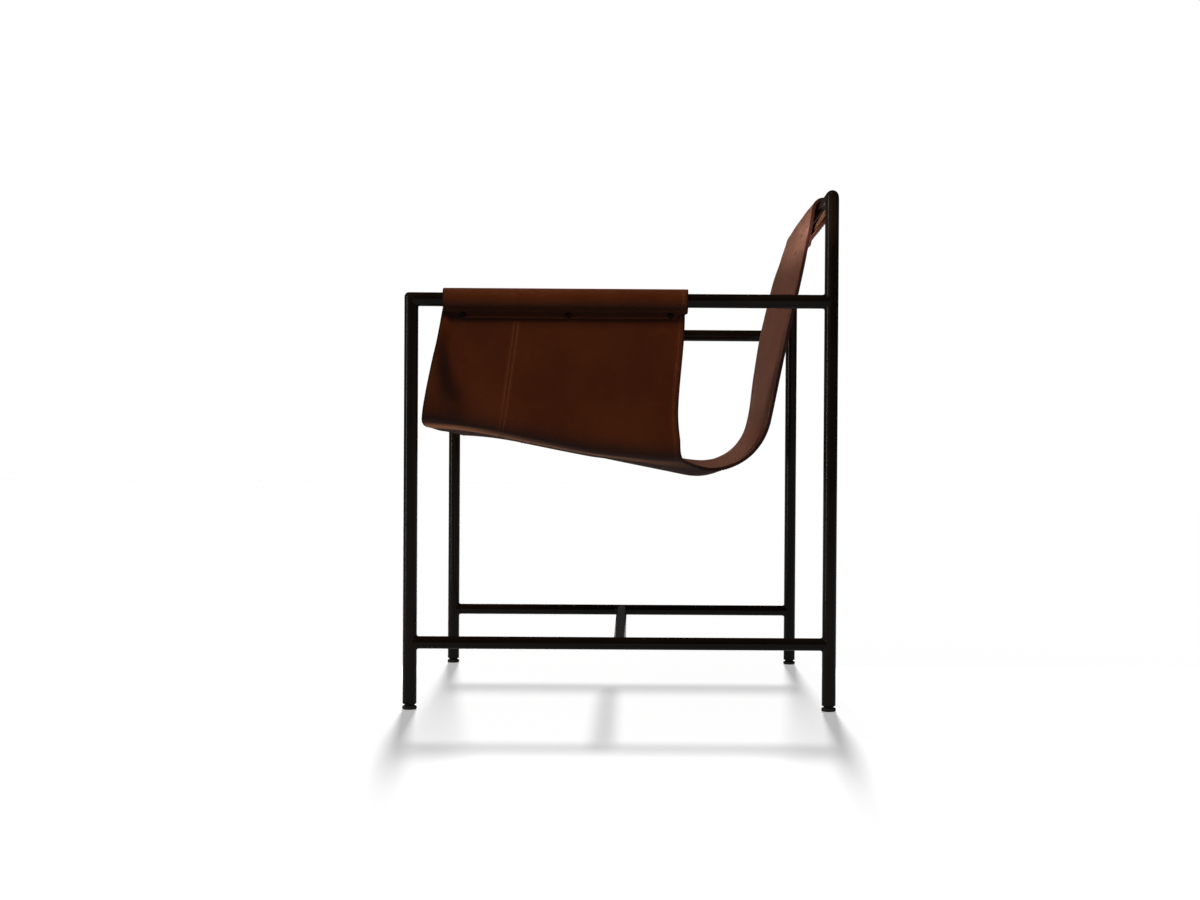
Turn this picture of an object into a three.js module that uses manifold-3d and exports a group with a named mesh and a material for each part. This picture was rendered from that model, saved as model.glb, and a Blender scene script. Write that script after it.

..........

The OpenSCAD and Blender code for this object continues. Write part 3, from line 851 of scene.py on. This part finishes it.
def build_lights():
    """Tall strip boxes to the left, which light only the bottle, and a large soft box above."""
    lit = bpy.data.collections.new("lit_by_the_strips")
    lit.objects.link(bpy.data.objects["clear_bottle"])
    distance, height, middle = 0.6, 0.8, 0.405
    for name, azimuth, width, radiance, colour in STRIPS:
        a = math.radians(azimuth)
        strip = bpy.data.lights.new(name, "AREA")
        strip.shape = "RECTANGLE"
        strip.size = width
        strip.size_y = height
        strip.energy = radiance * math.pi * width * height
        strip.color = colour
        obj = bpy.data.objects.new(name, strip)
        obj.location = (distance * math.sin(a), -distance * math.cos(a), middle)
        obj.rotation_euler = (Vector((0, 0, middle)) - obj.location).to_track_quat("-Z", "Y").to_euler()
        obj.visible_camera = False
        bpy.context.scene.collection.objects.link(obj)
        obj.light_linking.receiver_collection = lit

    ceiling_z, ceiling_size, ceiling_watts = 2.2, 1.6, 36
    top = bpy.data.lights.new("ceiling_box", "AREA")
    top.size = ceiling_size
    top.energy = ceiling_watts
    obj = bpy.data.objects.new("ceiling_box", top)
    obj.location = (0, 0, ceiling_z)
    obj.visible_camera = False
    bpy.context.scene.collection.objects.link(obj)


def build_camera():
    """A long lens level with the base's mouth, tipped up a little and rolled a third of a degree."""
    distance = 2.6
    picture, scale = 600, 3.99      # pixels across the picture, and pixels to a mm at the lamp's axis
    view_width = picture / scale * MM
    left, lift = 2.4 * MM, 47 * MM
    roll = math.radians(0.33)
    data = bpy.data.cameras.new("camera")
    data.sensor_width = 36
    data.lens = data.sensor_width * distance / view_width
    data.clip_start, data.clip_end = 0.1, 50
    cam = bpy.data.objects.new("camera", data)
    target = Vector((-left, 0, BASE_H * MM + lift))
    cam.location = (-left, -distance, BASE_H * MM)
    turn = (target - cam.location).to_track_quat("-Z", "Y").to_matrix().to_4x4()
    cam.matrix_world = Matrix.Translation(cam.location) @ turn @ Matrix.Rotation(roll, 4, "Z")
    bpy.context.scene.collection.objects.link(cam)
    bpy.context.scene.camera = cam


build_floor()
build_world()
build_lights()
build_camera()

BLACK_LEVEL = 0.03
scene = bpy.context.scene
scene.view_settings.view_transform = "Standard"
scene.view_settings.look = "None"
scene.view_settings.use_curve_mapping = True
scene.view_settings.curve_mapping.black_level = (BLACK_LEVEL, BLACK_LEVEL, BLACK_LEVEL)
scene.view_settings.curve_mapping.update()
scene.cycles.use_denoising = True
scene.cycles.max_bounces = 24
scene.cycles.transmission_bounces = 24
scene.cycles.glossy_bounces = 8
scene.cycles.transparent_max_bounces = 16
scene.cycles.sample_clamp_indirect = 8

..........

— Problem —
Lines that hold "from" are the ones to copy; find all of them.

— Exercise result —
Turn this picture of an object into a three.js module that uses manifold-3d and exports a group with a named mesh and a material for each part. This picture was rendered from that model, saved as model.glb, and a Blender scene script. Write that script after it.
The OpenSCAD and Blender code for this object continues. Write part 3, from line 851 of scene.py on. This part finishes it.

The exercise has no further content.